INSTRUCTIONS TO FOLLOW: Restate, exactly and only, the lines from the first through the line containing "return best".

INFORMATION PROVIDED:
________

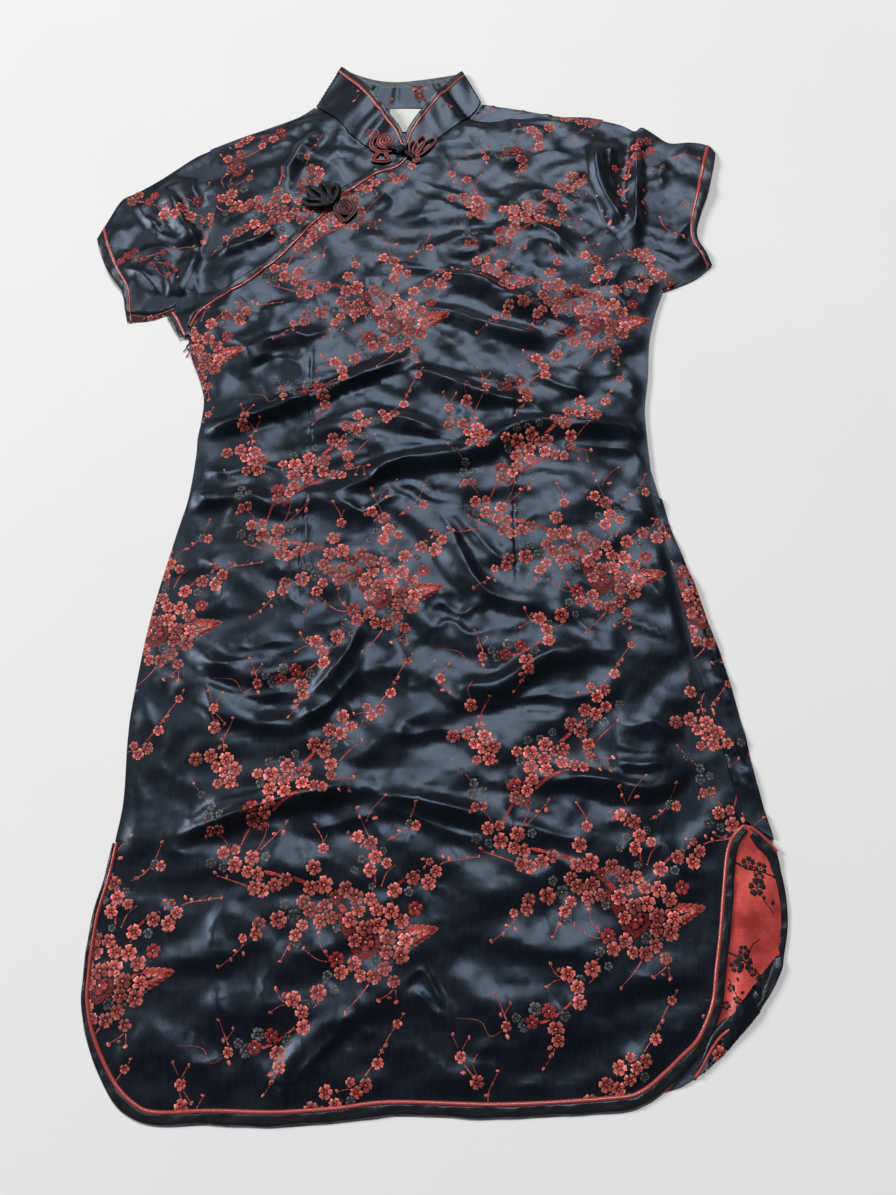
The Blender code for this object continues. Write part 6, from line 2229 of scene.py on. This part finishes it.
NECK_CURL = (-12, 361)
NECK_BUTTON = (-27.0, 373)
NECK_STRAP = ((-41, 378), (-35, 376.5), (-29, 374), (-24, 371), (-18, 367), (-14, 363.5))
BUST_ROOT = (-95, 304)
BUST_TIPS = ((-122, 312), (-118, 330), (-105, 335), (-90, 328.5))
BUST_ROSE = (-80.5, 303)
BUST_LOOP = (
    (-91, 309), (-90.5, 302), (-88, 296), (-81, 288.5), (-74, 296), (-70.5, 304), (-74, 312),
)
BUST_BUTTON = (-94.5, 311)


ABOVE_ALL = 0.1        # a height in metres that lies over every piece


class Surface:
    """The pieces made so far, seen from above."""

    def __init__(self, pieces):
        bpy.context.view_layer.update()
        graph = bpy.context.evaluated_depsgraph_get()
        self.trees = [BVHTree.FromObject(piece, graph) for piece in pieces]

    def top(self, x, y):
        """The height in mm of the uppermost piece at a plan point, 0 on the bare floor."""
        best = 0.0
        for tree in self.trees:
            hit = tree.ray_cast(Vector((x * MM, y * MM, ABOVE_ALL)), Vector((0, 0, -1)))
            if hit[0] is not None:
                best = max(best, hit[0].z / MM)
        return best

    def rest(self, x, y, radius):
        """The highest top within a radius of a plan point."""
        spots = [(x, y)] + [polar(x, y, radius, 45 * k) for k in range(8)]
        return max(self.top(*spot) for spot in spots)


def turned(centre, angle, points):
    """Plan points about the origin, turned by an angle in degrees and moved to a centre."""
    turn = math.radians(angle)
    return [
        (centre[0] + x * math.cos(turn) - y * math.sin(turn),
         centre[1] + x * math.sin(turn) + y * math.cos(turn))
        for x, y in points
    ]


def spiral(first, last, start, turns):
    """Plan points of a spiral, from one radius to another, starting at an angle in degrees."""
    count = int(turns * 14)
    return [
        polar(0, 0, first + (last - first) * k / count, start + 360 * turns * k / count)
        for k in range(count + 1)
    ]


# one narrow loop of cord, columns share of its length, share of its width
FAN_LOOP = ((0.05, 0.12), (0.45, 0.42), (0.80, 0.40), (1.0, 0), (0.80, -0.40), (0.45, -0.42), (0.05, -0.12))


def fan(root, tips, width):
    """Plan points of one cord bent into narrow loops, from a root to each of the tips in turn."""
    root = np.array(root, float)
    rows = []
    for tip in tips:
        along = np.array(tip) - root
        across = np.array((-along[1], along[0])) / np.linalg.norm(along) * width
        rows += [tuple(root + along * far + across * out) for far, out in FAN_LOOP]
    return rows


def frog(surface, name, plan, looks, radius, sides=(), lines=LINE_LOOKS, nodes=None):
    """A bent cord that lies on the surface, with fine red cords along its sides."""
    path = curve(plan, 1.3)
    rest = np.array([surface.rest(x, y, radius * 0.8) for x, y in path])
    level = np.array([rest[max(0, k - 3):k + 4].max() for k in range(len(rest))])
    level = np.convolve(np.pad(level, 3, mode="edge"), np.ones(7) / 7, mode="valid")
    nodes = (name,) if nodes is None else nodes
    tube(name, path, level + radius * CORD_RISE, radius, looks, nodes, 12, 0.09)
    for side in sides:
        beyond = shifted(path, side * (radius - LINE_RADIUS * LINE_TUCK))
        heights = level + radius * LINE_RISE
        label = "left" if side > 0 else "right"
        tube(f"{name}_{label}_line", beyond, heights, LINE_RADIUS, lines, (), 8, 0.05)


KNOT_AXES = [
    np.array(axis) / np.linalg.norm(axis)
    for axis in ((1, 0.2, 0.35), (-0.35, 1, 0.3), (0.6, -0.75, 0.75), (-0.8, -0.5, 0.6))
]


def ball(surface, name, centre, looks):
    """A knotted ball button: a round ball with a groove round the middle across each knot axis."""
    base = surface.rest(*centre, BUTTON_RADIUS * 0.7)
    base = max(base, surface.rest(*centre, BUTTON_RADIUS) - BUTTON_TALL * 0.2)
    rings = []
    for tilt in np.linspace(0.06, math.pi - 0.06, BUTTON_RINGS):
        ring = []
        for k in range(BUTTON_AROUND):
            angle = 2 * math.pi * k / BUTTON_AROUND
            out = math.sin(tilt)
            spot = np.array((out * math.cos(angle), out * math.sin(angle), math.cos(tilt)))
            knots = [abs(spot @ axis) for axis in KNOT_AXES]
            groove = BUTTON_GROOVE * (1 - smooth_step(np.array(min(knots) / BUTTON_GROOVE_HALF)))
            weave = 0.035 * math.cos(9 * knots[0] * math.pi) * math.cos(7 * knots[1] * math.pi)
            spot *= 1 - groove + weave
            ring.append((
                centre[0] + BUTTON_RADIUS * BUTTON_FULL * spot[0],
                centre[1] + BUTTON_RADIUS * BUTTON_FULL * spot[1],
                base + BUTTON_TALL / 2 * (1 + BUTTON_FULL * spot[2]),
            ))
        rings.append(ring)
    register(loft(name, rings[::-1], looks), (name,))


def make_frogs(surface):
    both = (-1, 1)
    frog(surface, "neck_frog_spiral", turned(NECK_ROSE, 0, spiral(1.3, 8.6, 200, 2.4)), FROG_LOOKS, 1.3, both)
    frog(surface, "neck_frog_loop", NECK_LOOP, FROG_LOOKS, 1.4, both, nodes=())
    frog(surface, "neck_frog_lobe", NECK_LOBE, FROG_LOOKS, 1.4, both)
    frog(surface, "neck_frog_petals", fan(NECK_ROOT, NECK_TIPS, 7.5), FROG_LOOKS, 1.3, (1,))
    frog(surface, "neck_frog_curl", turned(NECK_CURL, 0, spiral(1.2, 3.6, 90, 1.2)), FROG_LOOKS, 1.2, both,
         nodes=())
    frog(surface, "neck_frog_strap", NECK_STRAP, FROG_LOOKS, 2.3, nodes=())
    frog(surface, "bust_frog_petals", fan(BUST_ROOT, BUST_TIPS, 8.5), FROG_LOOKS, 2.7)
    frog(surface, "bust_frog_swirl", turned(BUST_ROSE, 0, spiral(1.3, 8.0, 60, 2.2)), FROG_LOOKS, 1.3, both,
         WINE_LOOKS)
    frog(surface, "bust_frog_loop", BUST_LOOP, FROG_LOOKS, 1.3, both, WINE_LOOKS, nodes=())
    ball(surface, "neck_frog_button", NECK_BUTTON, FROG_LOOKS)
    ball(surface, "bust_frog_button", BUST_BUTTON, FROG_LOOKS)


FLOOR_HALF = 2500
FLOOR_THICK = 5
FLOOR_DROP = 0.0001    # how far the floor lies below z = 0, in metres


def make_stage():
    section = (
        (-FLOOR_HALF, 0), (FLOOR_HALF, 0), (FLOOR_HALF, -FLOOR_THICK), (-FLOOR_HALF, -FLOOR_THICK),
    )
    ends = [[(x, y, z) for y, z in section] for x in (-FLOOR_HALF, FLOOR_HALF)]
    floor = loft("floor", ends, (floor_cloth(),))
    floor.location.z = -FLOOR_DROP


def light(name, place, aim, size, power, colour):
    """A rectangular area light at a place, aimed at a point, with its sides in metres."""
    lamp = bpy.data.lights.new(name, "AREA")
    lamp.shape = "RECTANGLE"
    lamp.size, lamp.size_y = size
    lamp.energy = power
    lamp.color = colour
    obj = bpy.data.objects.new(name, lamp)
    obj.location = place
    obj.rotation_euler = (Vector(aim) - Vector(place)).to_track_quat("-Z", "Y").to_euler()
    bpy.context.scene.collection.objects.link(obj)


LAMP_WHITE = (1.0, 0.99, 0.975)
SKY_WHITE = (0.93, 0.96, 1.0, 1)
SKY_STRENGTH = 0.06


def make_lights():
    light("key", (0.3, 5.4, 8.3), (0, 0, 0), (2.4, 1.4), 545, LAMP_WHITE)
    light("side", (-8.0, 2.5, 4.5), (0, 0, 0), (2.6, 2.6), 700, LAMP_WHITE)
    world = bpy.data.worlds.new("studio")
    world.use_nodes = True
    backdrop = world.node_tree.nodes["Background"]
    backdrop.inputs["Color"].default_value = SKY_WHITE
    backdrop.inputs["Strength"].default_value = SKY_STRENGTH
    bpy.context.scene.world = world
    bpy.context.scene.view_settings.view_transform = "Standard"


# the camera fitted to the photo: place in metres, tilt from straight down in degrees, lens in mm
CAMERA_PLACE = (0.02, -0.335, 0.7298)
CAMERA_TILT = 18.193
CAMERA_LENS = 27.11
SENSOR_WIDTH = 36


def make_camera():
    lens = bpy.data.cameras.new("camera")
    lens.lens = CAMERA_LENS
    lens.sensor_width = SENSOR_WIDTH
    lens.clip_start = 0.01
    obj = bpy.data.objects.new("camera", lens)
    obj.location = CAMERA_PLACE
    obj.rotation_euler = (math.radians(CAMERA_TILT), 0, 0)
    bpy.context.scene.collection.objects.link(obj)
    bpy.context.scene.camera = obj


make_back()
make_yoke()
make_front()
make_sleeve("left", Sleeve(SLEEVE_LEFT_TOP, SLEEVE_LEFT_CUFF, SLEEVE_LEFT_UNDER, ARMHOLE_LEFT),
            tuck_motifs() + sprig(**LEFT_SLEEVE))
make_sleeve("right", Sleeve(SLEEVE_RIGHT_TOP, SLEEVE_RIGHT_CUFF, SLEEVE_RIGHT_UNDER, ARMHOLE_RIGHT[::-1]),
            sprig(**RIGHT_SLEEVE))
make_trims()
make_collar()
make_label()
made = [obj for obj in bpy.context.scene.objects if obj.type == "MESH" and "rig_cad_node" not in obj]
make_frogs(Surface(made))
make_stage()
make_lights()
make_camera()
bpy.context.view_layer.update()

________

ANSWER TO THE PROBLEM:
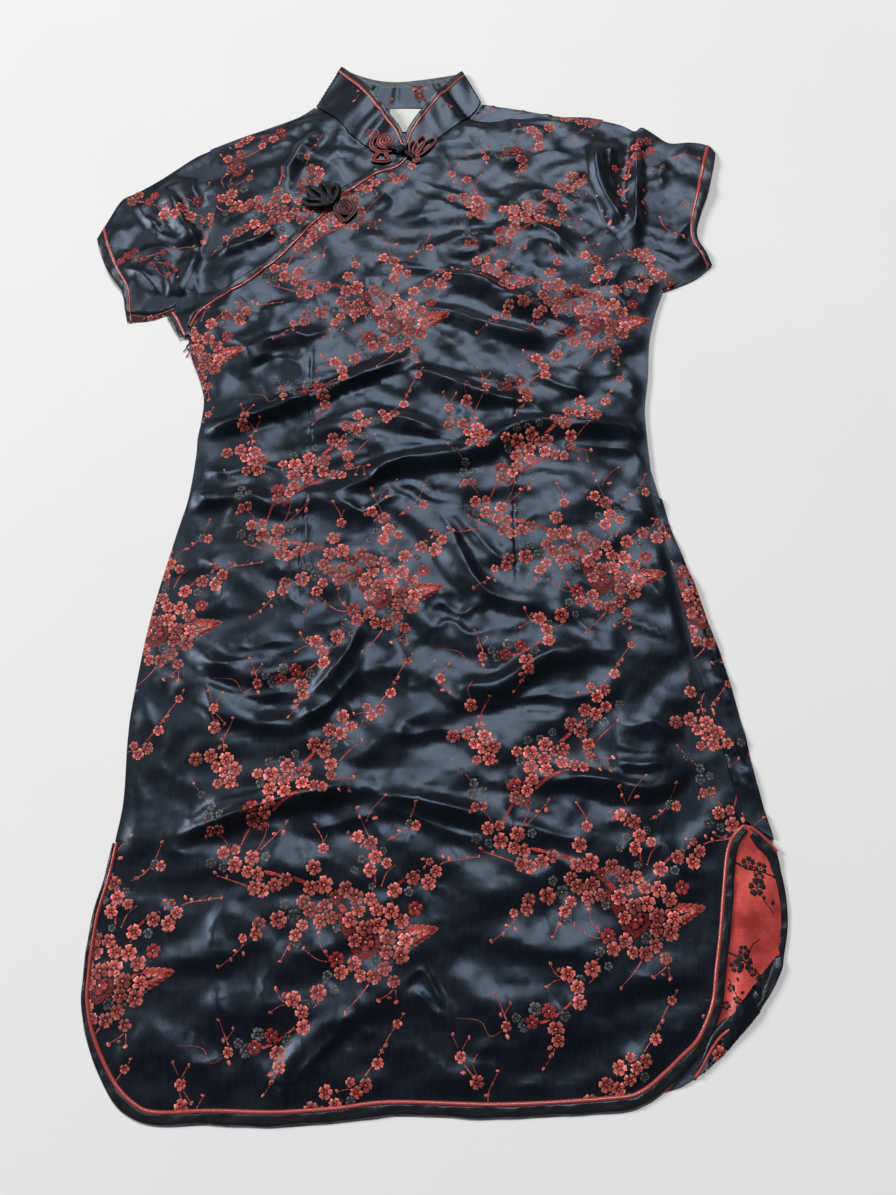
The Blender code for this object continues. Write part 6, from line 2229 of scene.py on. This part finishes it.
NECK_CURL = (-12, 361)
NECK_BUTTON = (-27.0, 373)
NECK_STRAP = ((-41, 378), (-35, 376.5), (-29, 374), (-24, 371), (-18, 367), (-14, 363.5))
BUST_ROOT = (-95, 304)
BUST_TIPS = ((-122, 312), (-118, 330), (-105, 335), (-90, 328.5))
BUST_ROSE = (-80.5, 303)
BUST_LOOP = (
    (-91, 309), (-90.5, 302), (-88, 296), (-81, 288.5), (-74, 296), (-70.5, 304), (-74, 312),
)
BUST_BUTTON = (-94.5, 311)


ABOVE_ALL = 0.1        # a height in metres that lies over every piece


class Surface:
    """The pieces made so far, seen from above."""

    def __init__(self, pieces):
        bpy.context.view_layer.update()
        graph = bpy.context.evaluated_depsgraph_get()
        self.trees = [BVHTree.FromObject(piece, graph) for piece in pieces]

    def top(self, x, y):
        """The height in mm of the uppermost piece at a plan point, 0 on the bare floor."""
        best = 0.0
        for tree in self.trees:
            hit = tree.ray_cast(Vector((x * MM, y * MM, ABOVE_ALL)), Vector((0, 0, -1)))
            if hit[0] is not None:
                best = max(best, hit[0].z / MM)
        return best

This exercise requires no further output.